Die auf die asylrechtliche Feststellung von Abschiebungsverboten beziehungsweise die aufenthaltsrechtliche Gewährung von Abschiebungsschutz gerichteten Eilanträge einer in Rhede lebenden Familie mit russischer Staatsangehörigkeit, der 2016 aufgrund ihrer Behauptung, aus Syrien zu stammen, die Flüchtlingseigenschaft zuerkannt worden war, bleiben erfolglos. Dies hat das Verwaltungsgericht Münster mit Beschlüssen vom 06.01.2020 und 23.01.2020 entschieden (Az.: 2 L 1222/19.A und 8 L 1221/19). Die gegen den aufenthaltsrechtlichen Beschluss eingelegte Beschwerde zum Oberverwaltungsgericht Nordrhein-Westfalen in Münster blieb ebenfalls erfolglos (Az.: 17 B 105/20).

Zuständige Ausländerbehörde zweifelte an Herkunft

Die Antragsteller waren im September 2014 in die Bundesrepublik Deutschland eingereist und hatten mit der Behauptung Asylanträge gestellt, sie seien syrische Staatsangehörige kurdischer Volkszugehörigkeit und jesidischer Religion. Mit Bescheid vom 02.03.2015 hatte das Bundesamt für Migration und Flüchtlinge (BAMF) ihnen daraufhin die Flüchtlingseigenschaft zuerkannt. Im November 2015 hatte die zuständige Ausländerbehörde dem BAMF mitgeteilt, es handele sich offensichtlich um ukrainische Staatsangehörige, die kein Wort Arabisch sprächen und die ganz offen gegenüber anderen Asylbewerbern geäußert hätten, wie einfach es sei, die deutschen Behörden zu täuschen. Daraufhin hatte das BAMF mit Bescheid vom 13.04.2016 die den Antragstellern zuerkannte Flüchtlingseigenschaft zurückgenommen. Die hiergegen gerichtete Klage hatte das VG mit Urteil vom 05.04.2018 abgewiesen (Az.: 8 K 1648/16.A).

Familie wendet sich gegen Abschiebung

Nachdem die Antragsteller im November 2019 der Ausländerbehörde des Kreises Borken durch Vorlage entsprechender Dokumente offenbart hatten, Staatsangehörige der Russischen Föderation zu sein, stellte das BAMF unter dem 02.12.2019 fest, dass Abschiebungsverbote hinsichtlich der Russischen Föderation nicht vorlägen. Mit Bescheid vom 03.12.2019 forderte der Kreis Borken die Antragsteller auf, das Bundesgebiet zu verlassen, und drohte ihnen die Abschiebung in die Russische Föderation an.
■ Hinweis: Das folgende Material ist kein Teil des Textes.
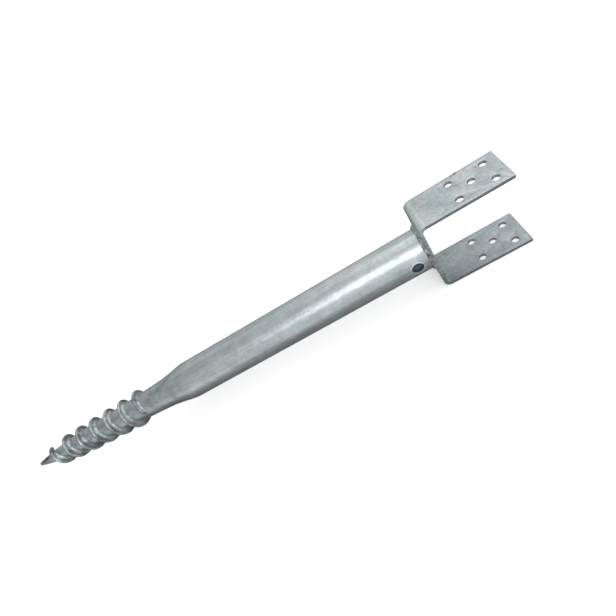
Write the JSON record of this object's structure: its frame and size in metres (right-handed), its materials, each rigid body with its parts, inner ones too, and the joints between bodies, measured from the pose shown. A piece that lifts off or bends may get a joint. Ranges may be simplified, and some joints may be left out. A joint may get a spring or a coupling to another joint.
{
  "type": "foundation ground screw",
  "caption": "Galvanised steel ground screw: a tapered pipe with a coarse helical flight at the point and a welded U bracket that holds a post or solar frame leg.",
  "frame": {"origin": "on the shaft axis, in the inner face of the bracket's base plate, where the post end sits", "axes": "+X along the shaft towards the open end of the bracket, Z square to the bracket's two ears, Y along the bracket's depth and the driving-bar hole"},
  "size_m": [0.998, 0.07, 0.131],
  "materials": {
    "shaft_tube": "hot-dip galvanised, soft sheen",
    "thread_flight": "hot-dip galvanised, thick uneven zinc",
    "u_bracket": "hot-dip galvanised, mottled",
    "bracket_weld": "galvanised weld bead"
  },
  "bodies": {
    "root": {"shaft_tube": "shaft_tube", "thread_flight": "thread_flight", "u_bracket": "u_bracket", "bracket_weld": "bracket_weld"}
  },
  "joints": []
}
Gegen diese Bescheide wandten sich die Antragsteller nunmehr unter anderem mit der Begründung, beim Familienvater sei eine behandlungsbedürftige psychische Erkrankung mit Suizidneigung festgestellt worden. Bei den Kindern lägen die Voraussetzungen für die Erteilung von Aufenthaltserlaubnissen vor. Sie hätten selbst keine falschen Angaben gemacht. Die von ihren Eltern vorgenommene Täuschung sei ihnen als Minderjährige nicht zuzurechnen.

Eilanträge erfolglos

Die Eilanträge lehnte das VG ab. In den Gründen des asylrechtlichen Beschlusses heißt es unter anderem, die Antragsteller hätten die Voraussetzungen eines Abschiebungsverbots nicht glaubhaft gemacht. Das vorgelegte ärztliche Attest genüge bereits nicht den von der Rechtsprechung geforderten Mindeststandards zur Substantiierung einer psychischen Erkrankung. Darüber hinaus seien die diagnostizierten psychischen Erkrankungen in der Russischen Föderation behandelbar. Zur Begründung des aufenthaltsrechtlichen Beschlusses führte das Gericht unter anderem an, eine Reiseunfähigkeit sei selbst dann nicht glaubhaft gemacht, wenn beim Antragsteller zu 1. tatsächlich eine akute Suizidgefahr bestehen sollte. Denn der Antragsgegner habe mitgeteilt, er werde eine ärztliche und polizeiliche Begleitung der Abschiebungsmaßnahme bis zur Übergabe am Zielflughafen, eine Inempfangnahme durch medizinisches Personal am Zielflughafen und gegebenenfalls die Mitgabe eines Medikamentendepots organisieren. Der Abschiebung stehe auch kein Anspruch der Kinder der Antragsteller zu 1. und 2. auf Erteilung einer Aufenthaltserlaubnis entgegen. Die erforderliche positive Integrationsprognose könne nicht festgestellt werden.

VG Münster - 2 L 1222/19.A

Redaktion beck-aktuell, 29. Januar 2020.